━━━━━ Data lines ━━━━━

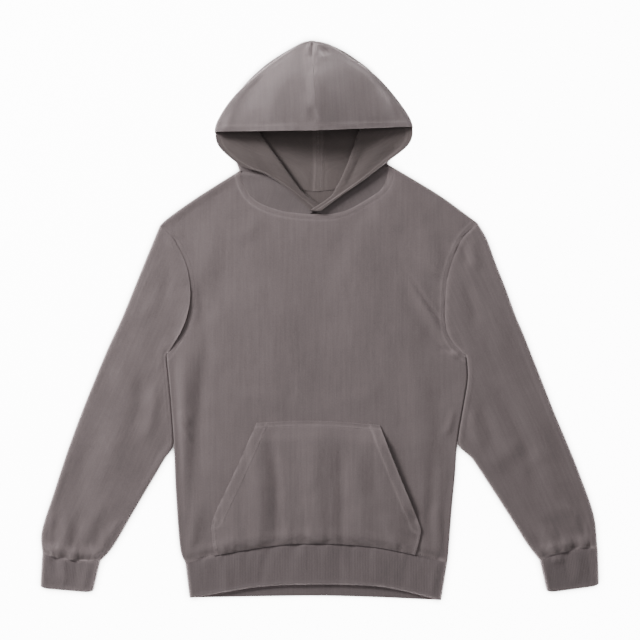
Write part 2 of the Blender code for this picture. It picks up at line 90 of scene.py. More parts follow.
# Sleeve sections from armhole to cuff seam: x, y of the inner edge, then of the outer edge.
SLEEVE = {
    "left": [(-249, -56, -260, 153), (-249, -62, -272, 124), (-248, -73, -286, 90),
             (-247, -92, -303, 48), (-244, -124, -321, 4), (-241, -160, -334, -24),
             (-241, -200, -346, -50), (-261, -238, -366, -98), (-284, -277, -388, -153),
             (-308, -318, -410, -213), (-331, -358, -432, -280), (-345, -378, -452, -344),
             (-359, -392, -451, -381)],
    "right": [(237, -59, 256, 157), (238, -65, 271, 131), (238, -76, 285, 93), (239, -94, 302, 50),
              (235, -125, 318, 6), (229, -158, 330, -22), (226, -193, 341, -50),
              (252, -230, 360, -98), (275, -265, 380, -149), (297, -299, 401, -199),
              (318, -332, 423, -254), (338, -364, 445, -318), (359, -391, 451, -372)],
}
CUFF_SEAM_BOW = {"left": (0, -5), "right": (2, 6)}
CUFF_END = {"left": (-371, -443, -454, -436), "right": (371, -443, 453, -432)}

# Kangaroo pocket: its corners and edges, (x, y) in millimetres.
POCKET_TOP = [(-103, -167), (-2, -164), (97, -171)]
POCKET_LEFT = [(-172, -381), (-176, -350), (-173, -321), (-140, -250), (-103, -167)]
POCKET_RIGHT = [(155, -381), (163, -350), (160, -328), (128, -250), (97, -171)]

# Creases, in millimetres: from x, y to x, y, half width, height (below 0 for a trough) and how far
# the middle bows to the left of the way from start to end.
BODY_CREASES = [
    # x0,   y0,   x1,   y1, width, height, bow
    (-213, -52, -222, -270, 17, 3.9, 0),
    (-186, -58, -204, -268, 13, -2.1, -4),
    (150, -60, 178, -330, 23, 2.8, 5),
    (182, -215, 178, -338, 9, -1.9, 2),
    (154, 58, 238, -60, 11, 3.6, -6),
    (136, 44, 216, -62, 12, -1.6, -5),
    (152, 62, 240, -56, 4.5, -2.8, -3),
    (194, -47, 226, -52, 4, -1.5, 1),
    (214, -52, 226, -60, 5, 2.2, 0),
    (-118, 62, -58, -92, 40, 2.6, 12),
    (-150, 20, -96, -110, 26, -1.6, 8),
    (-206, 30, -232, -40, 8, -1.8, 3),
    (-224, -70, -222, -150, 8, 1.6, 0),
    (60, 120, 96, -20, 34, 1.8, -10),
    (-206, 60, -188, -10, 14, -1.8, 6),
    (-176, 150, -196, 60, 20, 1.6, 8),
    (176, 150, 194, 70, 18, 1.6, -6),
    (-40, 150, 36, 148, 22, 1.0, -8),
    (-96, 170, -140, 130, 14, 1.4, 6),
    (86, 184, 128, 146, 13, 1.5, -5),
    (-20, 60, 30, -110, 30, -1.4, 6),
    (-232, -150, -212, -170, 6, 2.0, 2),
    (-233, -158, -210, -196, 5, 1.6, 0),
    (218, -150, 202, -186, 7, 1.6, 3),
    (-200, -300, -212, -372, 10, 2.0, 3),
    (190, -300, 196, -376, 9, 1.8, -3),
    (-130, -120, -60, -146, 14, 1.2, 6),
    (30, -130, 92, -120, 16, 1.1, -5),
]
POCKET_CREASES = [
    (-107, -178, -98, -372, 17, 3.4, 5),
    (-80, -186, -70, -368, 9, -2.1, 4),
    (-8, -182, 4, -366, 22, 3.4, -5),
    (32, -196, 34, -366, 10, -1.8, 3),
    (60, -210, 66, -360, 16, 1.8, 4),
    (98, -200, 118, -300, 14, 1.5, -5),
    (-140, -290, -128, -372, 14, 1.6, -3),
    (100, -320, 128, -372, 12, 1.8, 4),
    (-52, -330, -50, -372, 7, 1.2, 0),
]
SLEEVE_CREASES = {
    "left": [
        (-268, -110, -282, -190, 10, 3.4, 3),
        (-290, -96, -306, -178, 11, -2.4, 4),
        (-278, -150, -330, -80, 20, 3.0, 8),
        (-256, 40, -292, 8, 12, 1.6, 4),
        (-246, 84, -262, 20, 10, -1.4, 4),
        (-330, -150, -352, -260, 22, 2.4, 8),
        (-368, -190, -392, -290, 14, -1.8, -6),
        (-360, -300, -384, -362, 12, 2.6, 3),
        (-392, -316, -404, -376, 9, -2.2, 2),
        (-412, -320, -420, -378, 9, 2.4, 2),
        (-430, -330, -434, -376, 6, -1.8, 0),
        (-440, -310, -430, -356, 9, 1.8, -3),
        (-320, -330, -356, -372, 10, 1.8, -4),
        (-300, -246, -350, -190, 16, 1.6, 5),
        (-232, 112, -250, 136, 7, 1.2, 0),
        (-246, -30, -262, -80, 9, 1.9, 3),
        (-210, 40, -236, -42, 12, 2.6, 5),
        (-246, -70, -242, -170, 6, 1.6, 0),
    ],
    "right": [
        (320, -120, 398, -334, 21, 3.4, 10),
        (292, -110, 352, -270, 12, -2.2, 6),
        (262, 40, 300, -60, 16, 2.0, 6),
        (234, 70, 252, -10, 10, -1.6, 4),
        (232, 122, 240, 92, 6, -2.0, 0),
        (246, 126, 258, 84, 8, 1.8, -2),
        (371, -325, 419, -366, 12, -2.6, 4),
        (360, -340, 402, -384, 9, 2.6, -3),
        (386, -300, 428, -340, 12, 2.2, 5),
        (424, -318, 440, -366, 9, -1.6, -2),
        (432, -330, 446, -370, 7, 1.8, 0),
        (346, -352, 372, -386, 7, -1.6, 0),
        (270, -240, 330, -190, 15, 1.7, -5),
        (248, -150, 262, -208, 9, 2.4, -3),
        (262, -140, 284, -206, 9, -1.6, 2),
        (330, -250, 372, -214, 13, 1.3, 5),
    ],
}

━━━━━

The task ▸
Return, please, the lines of the data from the first through the line containing "-250), (97, -171)]", both kept, exactly as they stand and nothing more.

Output for this exercise ▸
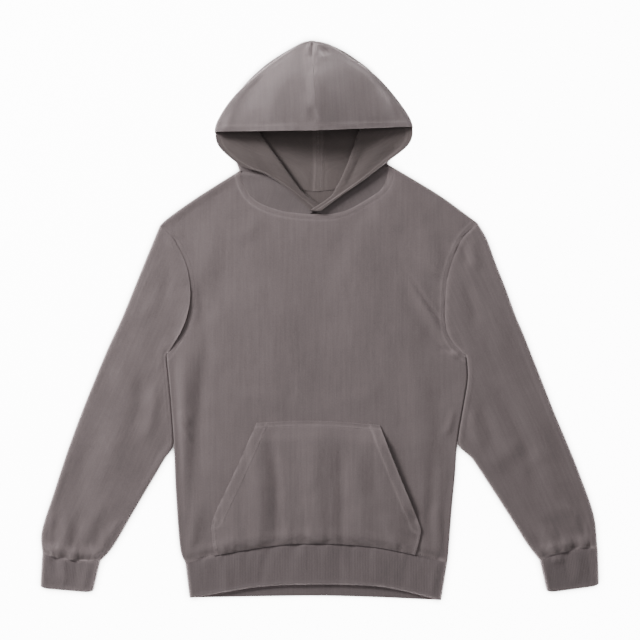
Write part 2 of the Blender code for this picture. It picks up at line 90 of scene.py. More parts follow.
# Sleeve sections from armhole to cuff seam: x, y of the inner edge, then of the outer edge.
SLEEVE = {
    "left": [(-249, -56, -260, 153), (-249, -62, -272, 124), (-248, -73, -286, 90),
             (-247, -92, -303, 48), (-244, -124, -321, 4), (-241, -160, -334, -24),
             (-241, -200, -346, -50), (-261, -238, -366, -98), (-284, -277, -388, -153),
             (-308, -318, -410, -213), (-331, -358, -432, -280), (-345, -378, -452, -344),
             (-359, -392, -451, -381)],
    "right": [(237, -59, 256, 157), (238, -65, 271, 131), (238, -76, 285, 93), (239, -94, 302, 50),
              (235, -125, 318, 6), (229, -158, 330, -22), (226, -193, 341, -50),
              (252, -230, 360, -98), (275, -265, 380, -149), (297, -299, 401, -199),
              (318, -332, 423, -254), (338, -364, 445, -318), (359, -391, 451, -372)],
}
CUFF_SEAM_BOW = {"left": (0, -5), "right": (2, 6)}
CUFF_END = {"left": (-371, -443, -454, -436), "right": (371, -443, 453, -432)}

# Kangaroo pocket: its corners and edges, (x, y) in millimetres.
POCKET_TOP = [(-103, -167), (-2, -164), (97, -171)]
POCKET_LEFT = [(-172, -381), (-176, -350), (-173, -321), (-140, -250), (-103, -167)]
POCKET_RIGHT = [(155, -381), (163, -350), (160, -328), (128, -250), (97, -171)]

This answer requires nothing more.